--- Supplied data ---
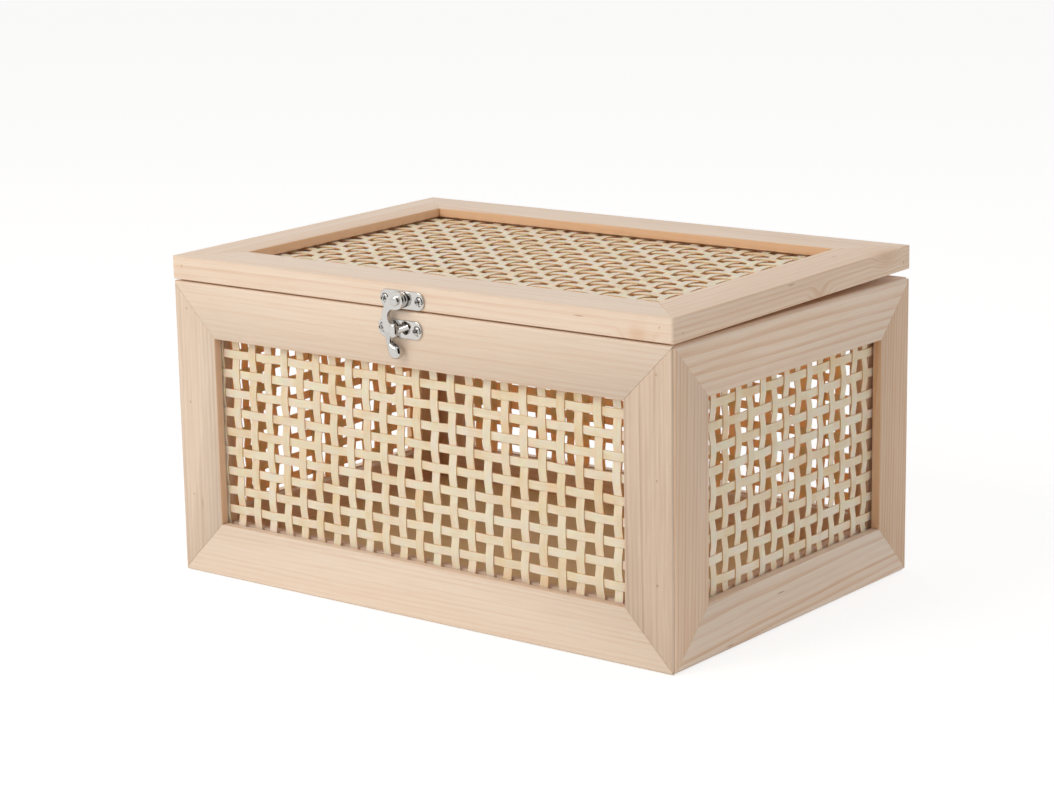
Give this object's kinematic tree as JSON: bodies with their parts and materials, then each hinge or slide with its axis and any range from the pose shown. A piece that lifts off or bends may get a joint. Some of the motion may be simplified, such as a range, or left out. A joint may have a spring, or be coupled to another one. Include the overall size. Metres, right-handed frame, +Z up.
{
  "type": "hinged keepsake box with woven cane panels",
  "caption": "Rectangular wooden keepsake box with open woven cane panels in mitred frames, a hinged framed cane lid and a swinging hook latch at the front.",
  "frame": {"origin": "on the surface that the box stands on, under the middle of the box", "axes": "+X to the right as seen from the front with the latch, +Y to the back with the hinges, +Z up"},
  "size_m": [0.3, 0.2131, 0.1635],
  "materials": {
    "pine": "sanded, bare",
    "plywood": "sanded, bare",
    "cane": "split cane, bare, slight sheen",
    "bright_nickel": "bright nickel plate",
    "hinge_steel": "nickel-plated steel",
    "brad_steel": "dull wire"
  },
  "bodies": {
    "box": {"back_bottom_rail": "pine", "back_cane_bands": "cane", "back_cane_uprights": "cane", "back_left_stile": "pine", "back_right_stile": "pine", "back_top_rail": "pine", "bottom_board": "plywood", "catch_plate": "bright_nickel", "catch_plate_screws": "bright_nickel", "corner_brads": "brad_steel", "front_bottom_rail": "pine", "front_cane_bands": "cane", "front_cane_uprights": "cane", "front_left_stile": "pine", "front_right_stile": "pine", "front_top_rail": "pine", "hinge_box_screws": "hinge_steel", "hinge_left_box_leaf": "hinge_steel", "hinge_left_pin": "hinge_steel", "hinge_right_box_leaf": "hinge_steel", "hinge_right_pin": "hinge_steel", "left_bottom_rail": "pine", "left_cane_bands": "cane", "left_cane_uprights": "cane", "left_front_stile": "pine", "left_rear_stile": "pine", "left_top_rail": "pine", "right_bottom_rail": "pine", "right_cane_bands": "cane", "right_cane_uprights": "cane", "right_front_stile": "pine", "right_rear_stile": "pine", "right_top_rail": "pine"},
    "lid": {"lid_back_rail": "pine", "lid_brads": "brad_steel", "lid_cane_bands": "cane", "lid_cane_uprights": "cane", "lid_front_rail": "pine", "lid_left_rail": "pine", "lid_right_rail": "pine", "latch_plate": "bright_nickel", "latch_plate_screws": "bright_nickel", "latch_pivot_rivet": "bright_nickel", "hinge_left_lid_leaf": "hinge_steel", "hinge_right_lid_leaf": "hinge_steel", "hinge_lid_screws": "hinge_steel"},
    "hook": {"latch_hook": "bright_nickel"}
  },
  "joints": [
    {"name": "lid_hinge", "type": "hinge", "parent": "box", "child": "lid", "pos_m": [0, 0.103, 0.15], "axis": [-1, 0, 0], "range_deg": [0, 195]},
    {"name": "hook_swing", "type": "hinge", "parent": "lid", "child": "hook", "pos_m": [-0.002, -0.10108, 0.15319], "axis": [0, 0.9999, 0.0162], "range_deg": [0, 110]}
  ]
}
---
**What the exercise asks**
Restate the data above word for word, please.

**Written solution**
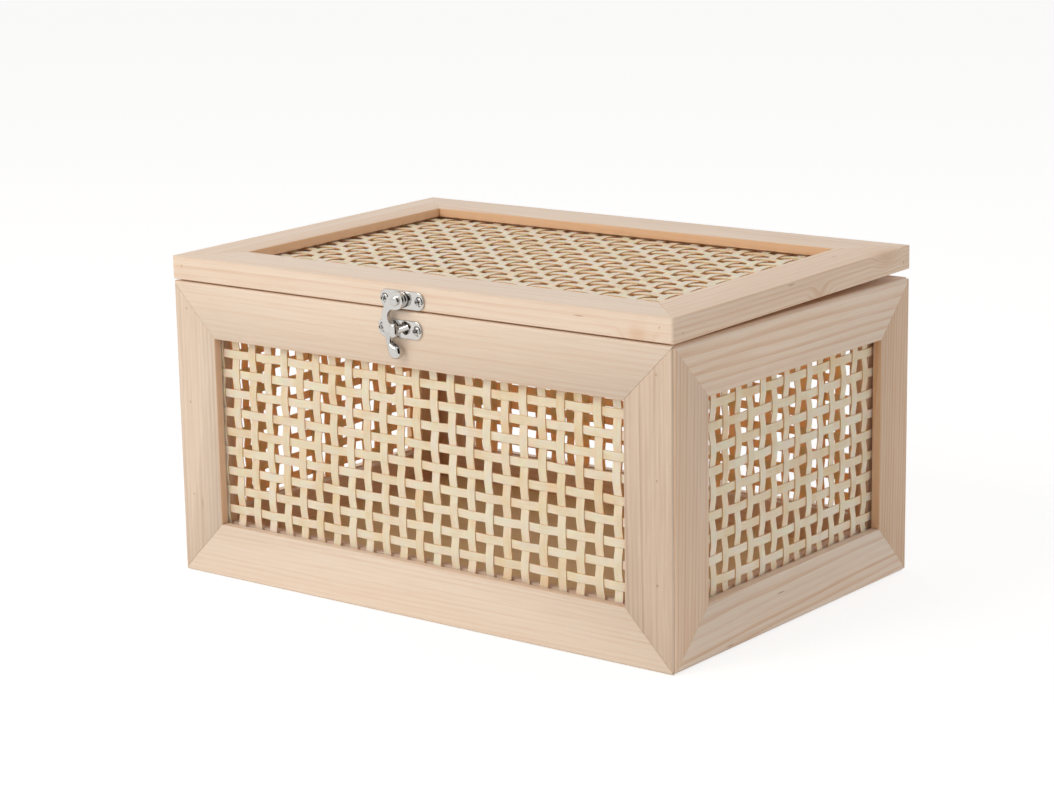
Give this object's kinematic tree as JSON: bodies with their parts and materials, then each hinge or slide with its axis and any range from the pose shown. A piece that lifts off or bends may get a joint. Some of the motion may be simplified, such as a range, or left out. A joint may have a spring, or be coupled to another one. Include the overall size. Metres, right-handed frame, +Z up.
{
  "type": "hinged keepsake box with woven cane panels",
  "caption": "Rectangular wooden keepsake box with open woven cane panels in mitred frames, a hinged framed cane lid and a swinging hook latch at the front.",
  "frame": {"origin": "on the surface that the box stands on, under the middle of the box", "axes": "+X to the right as seen from the front with the latch, +Y to the back with the hinges, +Z up"},
  "size_m": [0.3, 0.2131, 0.1635],
  "materials": {
    "pine": "sanded, bare",
    "plywood": "sanded, bare",
    "cane": "split cane, bare, slight sheen",
    "bright_nickel": "bright nickel plate",
    "hinge_steel": "nickel-plated steel",
    "brad_steel": "dull wire"
  },
  "bodies": {
    "box": {"back_bottom_rail": "pine", "back_cane_bands": "cane", "back_cane_uprights": "cane", "back_left_stile": "pine", "back_right_stile": "pine", "back_top_rail": "pine", "bottom_board": "plywood", "catch_plate": "bright_nickel", "catch_plate_screws": "bright_nickel", "corner_brads": "brad_steel", "front_bottom_rail": "pine", "front_cane_bands": "cane", "front_cane_uprights": "cane", "front_left_stile": "pine", "front_right_stile": "pine", "front_top_rail": "pine", "hinge_box_screws": "hinge_steel", "hinge_left_box_leaf": "hinge_steel", "hinge_left_pin": "hinge_steel", "hinge_right_box_leaf": "hinge_steel", "hinge_right_pin": "hinge_steel", "left_bottom_rail": "pine", "left_cane_bands": "cane", "left_cane_uprights": "cane", "left_front_stile": "pine", "left_rear_stile": "pine", "left_top_rail": "pine", "right_bottom_rail": "pine", "right_cane_bands": "cane", "right_cane_uprights": "cane", "right_front_stile": "pine", "right_rear_stile": "pine", "right_top_rail": "pine"},
    "lid": {"lid_back_rail": "pine", "lid_brads": "brad_steel", "lid_cane_bands": "cane", "lid_cane_uprights": "cane", "lid_front_rail": "pine", "lid_left_rail": "pine", "lid_right_rail": "pine", "latch_plate": "bright_nickel", "latch_plate_screws": "bright_nickel", "latch_pivot_rivet": "bright_nickel", "hinge_left_lid_leaf": "hinge_steel", "hinge_right_lid_leaf": "hinge_steel", "hinge_lid_screws": "hinge_steel"},
    "hook": {"latch_hook": "bright_nickel"}
  },
  "joints": [
    {"name": "lid_hinge", "type": "hinge", "parent": "box", "child": "lid", "pos_m": [0, 0.103, 0.15], "axis": [-1, 0, 0], "range_deg": [0, 195]},
    {"name": "hook_swing", "type": "hinge", "parent": "lid", "child": "hook", "pos_m": [-0.002, -0.10108, 0.15319], "axis": [0, 0.9999, 0.0162], "range_deg": [0, 110]}
  ]
}